On most of the big issues facing our country over the past 40 years, Republicans have been wrong. Beginning with Ronald Reagan, they told us that cutting taxes on corporations and the wealthy “lifts all boats.” Instead, their policies led to the widest income inequality since the 1920s. As a study from the London School of Economics shows, those tax cuts never trickled down.
Republicans spent the first decade and a half of the 21st century passing laws to keep marriage between a man and woman. They fought against allowing gay couples to adopt children. Today, marriage equality is a widely accepted concept and, fortunately, a lot of children have happy homes.
For almost a decade, Republicans thwarted any effort to reform our health care system. They opposed the Affordable Care Act which has increased access to care to more than 20 million people. They gutted parts of the program and have worked hard to undermine it at both the state and federal level. The GOP made opposition to Obamacare the centerpiece of their platform until Americans realized they had no plan to replace it. We haven’t heard much about it since.
On climate change, conservatives first denied it was happening. When that was proven wrong, they claimed that it wasn’t caused by humans.

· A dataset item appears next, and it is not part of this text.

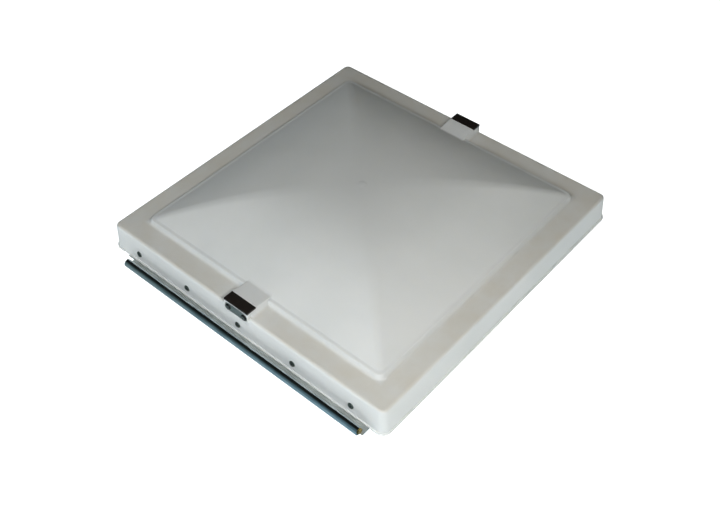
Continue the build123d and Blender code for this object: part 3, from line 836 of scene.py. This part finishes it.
# %% Screw steel with a ring of painted shade
screw_steel, tree, shader = material("screw_steel_painted_shade_ring")  # pale worn middle, black ring of painted shade round it
where = add(tree, "ShaderNodeTexCoord").outputs["Object"]
parted = add(tree, "ShaderNodeSeparateXYZ", {"Vector": where})
screw_low, screw_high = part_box("rear_end_plate_screws")
head_r = (screw_high.z - screw_low.z) / 2
axis_x = (screw_high.x - screw_low.x) / 2 - head_r
axis_z = (screw_high.z + screw_low.z) / 2
wide = add(tree, "ShaderNodeMath", {0: parted.outputs["X"]}, operation="ABSOLUTE")
aside = add(tree, "ShaderNodeMath", {0: wide.outputs[0], 1: axis_x}, operation="SUBTRACT")
up = add(tree, "ShaderNodeMath", {0: parted.outputs["Z"], 1: axis_z}, operation="SUBTRACT")
from_axis = add(tree, "ShaderNodeCombineXYZ", {0: aside.outputs[0], 1: up.outputs[0]})
radius = add(tree, "ShaderNodeVectorMath", {0: from_axis.outputs[0]}, operation="LENGTH")
# painted shade: past about 0.6 of the head's radius the colour turns black and non-metallic, standing
# for the shadow in the gap round the head
limits = {0: radius.outputs["Value"], 1: head_r * 0.58, 2: head_r * 0.74, 3: 0.0, 4: 1.0}
shadow_ring = add(tree, "ShaderNodeMapRange", limits)
scratch = add(tree, "ShaderNodeTexNoise", {"Vector": where, "Scale": per_metre(0.8), "Detail": 4.0})
shades = [(0.3, "#8E9490"), (0.7, "#B4B9B5")]
worn = add(tree, "ShaderNodeValToRGB", {"Fac": scratch.outputs["Fac"]}, shades).outputs["Color"]
shadow_ring_mix = {0: shadow_ring.outputs[0], 6: worn, 7: linear("#121312")}
head_with_shadow_ring = add(tree, "ShaderNodeMix", shadow_ring_mix, data_type="RGBA")
bare = add(tree, "ShaderNodeMath", {0: 1.0, 1: shadow_ring.outputs[0]}, operation="SUBTRACT")
shader.inputs["Roughness"].default_value = 0.4
tree.links.new(head_with_shadow_ring.outputs[2], shader.inputs["Base Color"])
tree.links.new(bare.outputs[0], shader.inputs["Metallic"])
print("screw heads:", round(head_r / MM, 2), "mm radius,", round(axis_x / MM, 1), "mm off the middle")

# %% [markdown]
# ## Which piece wears which metal
# The frame's metal nodes keep their own shapes, which are exact already, and only change their
# finish. A dictionary keeps the pairs readable.

# %% Give each metal piece its finish
finishes = {
    "base_hinge_leaf": bright_zinc,
    "lid_hinge_leaf": satin_zinc,
    "hinge_pin": yellow_zinc,
    "hinge_rivets": dull_rivet,
    "rivet_mandrels": snapped,
    "lift_rail": drawn,
    "rail_centre_screw": dull_zinc,
}
for end in ("rear", "front"):
    finishes[f"{end}_rail_end_plate"] = dull_zinc
    finishes[f"{end}_end_plate_screws"] = screw_steel
for node, finish in finishes.items():
    wear(nodes[node], finish)
print("metal nodes:", len(finishes))

# %% [markdown]
# ## Natural nylon
# The slider is moulded in natural nylon, an ivory colour that lets light in, and its running
# faces are polished by the rail. It has flow marks of about 6 mm.

# %% The slider
ivory, tree, shader = material("natural_nylon")  # ivory, softly lit from within
where = add(tree, "ShaderNodeTexCoord").outputs["Object"]
mottle = add(tree, "ShaderNodeTexNoise", {"Vector": where, "Scale": per_metre(6), "Detail": 4.0})
shades = [(0.3, "#CFC6AC"), (0.7, "#E2DBC6")]
colour = add(tree, "ShaderNodeValToRGB", {"Fac": mottle.outputs["Fac"]}, shades).outputs["Color"]
soft = {"Strength": 0.1, "Distance": 0.0002, "Height": mottle.outputs["Fac"]}
bump = add(tree, "ShaderNodeBump", soft)
shader.inputs["Roughness"].default_value = 0.42
shader.inputs["IOR"].default_value = 1.53
shader.inputs["Subsurface Weight"].default_value = 0.2
shader.inputs["Subsurface Scale"].default_value = 0.002
tree.links.new(colour, shader.inputs["Base Color"])
tree.links.new(bump.outputs["Normal"], shader.inputs["Normal"])
wear(nodes["rail_slider"], ivory)
print("natural nylon:", len(tree.nodes), "nodes")

# %% [markdown]
# ## Closed-cell foam
# The foam is black closed-cell tape: its cut skin shows open cells of about 0.7 mm, each a small
# cup. The middle of each cell is painted darker than its rim, as painted shade in the pit, and a bump
# gives the pits their shape, so together they swallow the light.

# %% The foam
foam, tree, shader = material("closed_cell_foam")  # matt black, pitted, with painted shade in each pit
where = add(tree, "ShaderNodeTexCoord").outputs["Object"]
cells = add(tree, "ShaderNodeTexVoronoi", {"Vector": where, "Scale": per_metre(0.7)})
# painted shade: each cell is darkest at its middle and lighter towards its rim
shades = [(0.0, "#101113"), (0.5, "#2B2D30"), (0.9, "#3A3C3F")]
colour = add(tree, "ShaderNodeValToRGB", {"Fac": cells.outputs["Distance"]}, shades).outputs["Color"]
cups = {"Strength": 0.8, "Distance": 0.0004, "Height": cells.outputs["Distance"]}
bump = add(tree, "ShaderNodeBump", cups)
shader.inputs["Roughness"].default_value = 0.9
tree.links.new(colour, shader.inputs["Base Color"])
tree.links.new(bump.outputs["Normal"], shader.inputs["Normal"])
for tape in tapes:
    wear(tape, foam)
print("foam: cells of 0.7 mm on", len(tapes), "tapes")

# %% [markdown]
# ## Floor
# The lid lies on a plain white sweep that glows slightly, like the base of a product light table:
# it lifts the skirts from below and leaves only a faint shadow. A light table is exposed to clean
# white, and its glow can be set apart from what it looks like: the camera is shown pure white,
# while the lid is lit by less. What the polished metal mirrors is set apart too. A studio
# lays grey and blue cards where a tube would mirror the table, to draw its shape, and here the
# sweep looks like those cards to mirror rays: grey on the left, and bluer towards the right.

# %% The sweep
floor_mesh = bpy.data.meshes.new("floor")
REACH = 4.0
floor_z = cad_low.z - 0.0002
corners = [(-REACH, -REACH), (REACH, -REACH), (REACH, REACH), (-REACH, REACH)]
floor_mesh.from_pydata([(x, y, floor_z) for x, y in corners], [], [(0, 1, 2, 3)])
floor = bpy.data.objects.new("floor", floor_mesh)
bpy.context.scene.collection.objects.link(floor)
floor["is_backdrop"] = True
print("floor: a square of", 2 * REACH, "m at z", round(floor_z, 4))

# %% [markdown]
# ## What each kind of ray sees
# A light path node says what kind of ray has arrived. Two mix shaders use it: mirror rays are
# given the cards, camera rays the sweep with extra light on top, and all others the plain sweep.

# %% The sweep's three looks
sweep, tree, shader = material("white_sweep")  # matt white, glowing enough to lift the skirts
shader.inputs["Base Color"].default_value = linear("#E8E8E6")
shader.inputs["Roughness"].default_value = 0.85
shader.inputs["Emission Color"].default_value = linear("#F2FBFF")
shader.inputs["Emission Strength"].default_value = 0.55
output = next(node for node in tree.nodes if node.type == "OUTPUT_MATERIAL")
seen_by = add(tree, "ShaderNodeLightPath")
where = add(tree, "ShaderNodeTexCoord").outputs["Object"]
parted = add(tree, "ShaderNodeSeparateXYZ", {"Vector": where})
across = {0: parted.outputs["X"], 1: -0.2, 2: 0.2, 3: 0.0, 4: 1.0}
rightward = add(tree, "ShaderNodeMapRange", across)
card_mix = {0: rightward.outputs[0], 6: linear("#8F9FA2"), 7: linear("#A4C3D0")}
cards = add(tree, "ShaderNodeMix", card_mix, data_type="RGBA")
mirror = add(tree, "ShaderNodeEmission", {"Color": cards.outputs[2], "Strength": 1.0})
glossy = {0: seen_by.outputs["Is Glossy Ray"], 1: shader.outputs[0], 2: mirror.outputs[0]}
mirrored = add(tree, "ShaderNodeMixShader", glossy)
bright = add(tree, "ShaderNodeEmission", {"Color": linear("#FFFFFF"), "Strength": 0.62})
lifted = add(tree, "ShaderNodeAddShader", {0: shader.outputs[0], 1: bright.outputs[0]})
direct = {0: seen_by.outputs["Is Camera Ray"], 1: mirrored.outputs[0], 2: lifted.outputs[0]}
seen = add(tree, "ShaderNodeMixShader", direct)
tree.links.new(seen.outputs[0], output.inputs["Surface"])
wear(floor, sweep)
print("sweep:", len(tree.nodes), "nodes")

# %% [markdown]
# ## A card for the tube
# A polished tube shows everything round it as stripes. Where it faces the front it would mirror
# an empty dark room, so a tall card stands there, as it would in a studio: dull teal, brighter
# near the floor and bluer on the right. It shows only in mirror-like surfaces.

# %% The card
CARD_HIGH, CARD_HALF, CARD_Y = 2.0, 3.0, -1.25
card_mesh = bpy.data.meshes.new("card")
left_edge, right_edge = -CARD_HALF, CARD_HALF
outline = [(left_edge, 0), (right_edge, 0), (right_edge, CARD_HIGH), (left_edge, CARD_HIGH)]
card_mesh.from_pydata([(x, CARD_Y, z) for x, z in outline], [], [(0, 1, 2, 3)])
card = bpy.data.objects.new("card", card_mesh)
bpy.context.scene.collection.objects.link(card)
card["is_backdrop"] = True
card.visible_camera = card.visible_diffuse = card.visible_shadow = False
card_look, tree, shader = material("teal_card")  # a dull glow that only metal picks up
where = add(tree, "ShaderNodeTexCoord").outputs["Object"]
parted = add(tree, "ShaderNodeSeparateXYZ", {"Vector": where})
across = {0: parted.outputs["X"], 1: -0.95, 2: -0.5, 3: 0.0, 4: 1.0}
rightward = add(tree, "ShaderNodeMapRange", across)
card_mix = {0: rightward.outputs[0], 6: linear("#6E8284"), 7: linear("#6F8D99")}
teal = add(tree, "ShaderNodeMix", card_mix, data_type="RGBA")
fading = {0: parted.outputs["Z"], 1: 0.0, 2: CARD_HIGH, 3: 1.0, 4: 0.2}
fade = add(tree, "ShaderNodeMapRange", fading)
shader.inputs["Base Color"].default_value = linear("#000000")
shader.inputs["Specular IOR Level"].default_value = 0.0
tree.links.new(teal.outputs[2], shader.inputs["Emission Color"])
tree.links.new(fade.outputs[0], shader.inputs["Emission Strength"])
wear(card, card_look)
print("card:", CARD_HIGH, "m tall, at y", CARD_Y)

# %% [markdown]
# ## Lights
# Three soft boxes light the lid. A large one on the left and one on the right each brighten the
# faces turned to them, so the near faces are light and the far ones go grey, with soft ridges
# between them. A small low one in front fills the hinge side. It would draw a hard white line
# along the tube, so it is flagged off from mirror rays, as a studio hides a fill light from
# chrome with a card, and so is the left one. The room is nearly dark, which leaves the dark core
# in the tube.

# %% Soft boxes and room
def soft_box(name, place, size, watts, colour):
    """A square area light at a place, pointed at the middle of the lid."""
    data = bpy.data.lights.new(name, "AREA")
    data.size = size
    data.energy = watts
    data.color = linear(colour)[:3]
    made = bpy.data.objects.new(name, data)
    made.location = place
    aim = Vector((LID_MIDDLE.x, LID_MIDDLE.y, 0.03)) - Vector(place)
    made.rotation_euler = aim.to_track_quat("-Z", "Y").to_euler()
    bpy.context.scene.collection.objects.link(made)
    return made


left = soft_box("left box", (-0.60, -0.90, 0.85), 0.50, 5.2, "#F9FBFB")
right = soft_box("right box", (0.60, -0.15, 0.70), 0.30, 4.3, "#FFFBF4")
fill = soft_box("low fill", (0.25, -0.55, 0.45), 0.30, 1.6, "#F2F8FF")
left.visible_glossy = fill.visible_glossy = False
world = bpy.data.worlds.new("dark room")
world.use_nodes = True
world.node_tree.nodes["Background"].inputs["Color"].default_value = linear("#C8D0C8")
world.node_tree.nodes["Background"].inputs["Strength"].default_value = 0.02
bpy.context.scene.world = world
bpy.context.scene.view_settings.view_transform = "Standard"
bpy.context.scene.view_settings.look = "None"
print("lights:", [(box.name, box.data.energy) for box in (left, right, fill)])

# %% [markdown]
# ## Camera
# The camera stands off the corner between the hinge side and the right side and looks down at
# about 47 degrees, with a normal lens. Its axes are worked out from those angles: back is the way
# it faces away from, and rightward and upward are level until a small roll is added.

# %% Camera
AZIMUTH, ELEVATION, ROLL = (math.radians(angle) for angle in (41.712, 46.666, -1.011))
camera_data = bpy.data.cameras.new("camera")
camera_data.sensor_width = 36.0
camera_data.lens = 48.89
camera = bpy.data.objects.new("camera", camera_data)
along = math.cos(ELEVATION)
back = Vector((math.sin(AZIMUTH) * along, -math.cos(AZIMUTH) * along, math.sin(ELEVATION)))
level_right = (-back).cross(Vector((0, 0, 1))).normalized()
level_up = level_right.cross(-back)
rightward = level_right * math.cos(ROLL) + level_up * math.sin(ROLL)
upward = level_up * math.cos(ROLL) - level_right * math.sin(ROLL)
pose = Matrix((rightward, upward, back)).transposed().to_4x4()
pose.translation = Vector((0.5335, LID_MIDDLE.y - 0.6045, 0.8045))
camera.matrix_world = pose
bpy.context.scene.collection.objects.link(camera)
bpy.context.scene.camera = camera
print("camera at", [round(v, 3) for v in pose.translation], "with a lens of", camera_data.lens, "mm")

# %% [markdown]
# ## Sizes
# The looks must not change the object's size, so the box of everything visible is printed, and it
# can be compared with the frame's own box printed at the start.

# %% Sizes
low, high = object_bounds()
print("visual size in mm:", [round(v / MM, 1) for v in high - low])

Now that we know human activity is responsible, they are opposing effort to curb it, claiming that the cure is worse than the disease. Hurricane Ida and the wild fires in California beg to differ.
But speaking of diseases, they’ve been most wrong about the pandemic. From the beginning, Republicans shifted from denial to opposition. Initial analysis by researchers said that the virus would likely kill between 500,000 and 1.5 million Americans in the first two years without mitigation efforts. Republicans screamed that such predictions were irresponsible and fearmongering.
Once the disease proved them wrong, as hundreds of thousands of people were sick and dying, they shifted their story to claim that the only people getting seriously ill were the old and infirm. They implied that most of those people were going to die soon anyway. The lieutenant governor of Texas even said that people would rather die than shut down the economy.
The government response, though, really pushed them over the edge. Conservative commentators and Republican politicians have waged war against any measures to mitigate the impact of the virus. They opposed the lockdown. They oppose masking. Now, they oppose the vaccine mandate.
According to conservatives, we should focus mainly on protecting vulnerable populations, especially those in extended care facilities. Yet, those people are largely vaccinated and the disease is still raging. More than 85% of people over 65 years old are vaccinated and their percentage of deaths has plummeted. At the peak of the wave in January, before a vaccine was available, 80% of the deaths were people over 65. At the peak of the current wave, their percentage of deaths has dropped to 60%. In other words, 40% of the deaths today are people under 65 years old, almost all of whom are unvaccinated.
Conservatives and Republicans, even if they may support vaccines, have spent most of their energy opposing mitigation efforts. They have largely sat silent as a wave of disinformation leaves their base ill-informed and vulnerable to the disease. They’ve excused the failures of Republican governors in states like Florida and Texas despite overwhelming evidence that states that took more aggressive action have fared better.
Today, our hospitals are again overwhelmed. This time, the disease is killing younger people who, with a vaccine, should be living much longer lives. A responsible political party would be doing all it could to get people vaccinated to end these preventable deaths. Instead, Republicans are basically demanding that government let nature take its course, and take a lot of American lives with it.
Joe Biden made the tough decision again. He’s demanding all federal employees and contractors get vaccinated and he’s asking the Labor Department to force companies that employee more than 100 people to require it. Despite what Republicans say, nobody likes mandates, but saving thousands of lives from preventable deaths is worth the political risk.
Republicans have done one thing very well for the past 40 years. They’ve made Democrats pay a steep political price for making the tough choices required of governing. They’ve successfully portrayed any attempt to implement tax fairness as a tax increase. Their fearmongering over the ACA, which slowed the rate health care costs and cut the uninsured in half, led to the 2010 wave election. Now, they hope to turn efforts to rein in the virus into a political liability, claiming government overreach and loss of freedom. Maybe it will work, but does it really matter? Democrats run to govern and that takes making the hard choices that often involve political costs. Just get it done, Joe.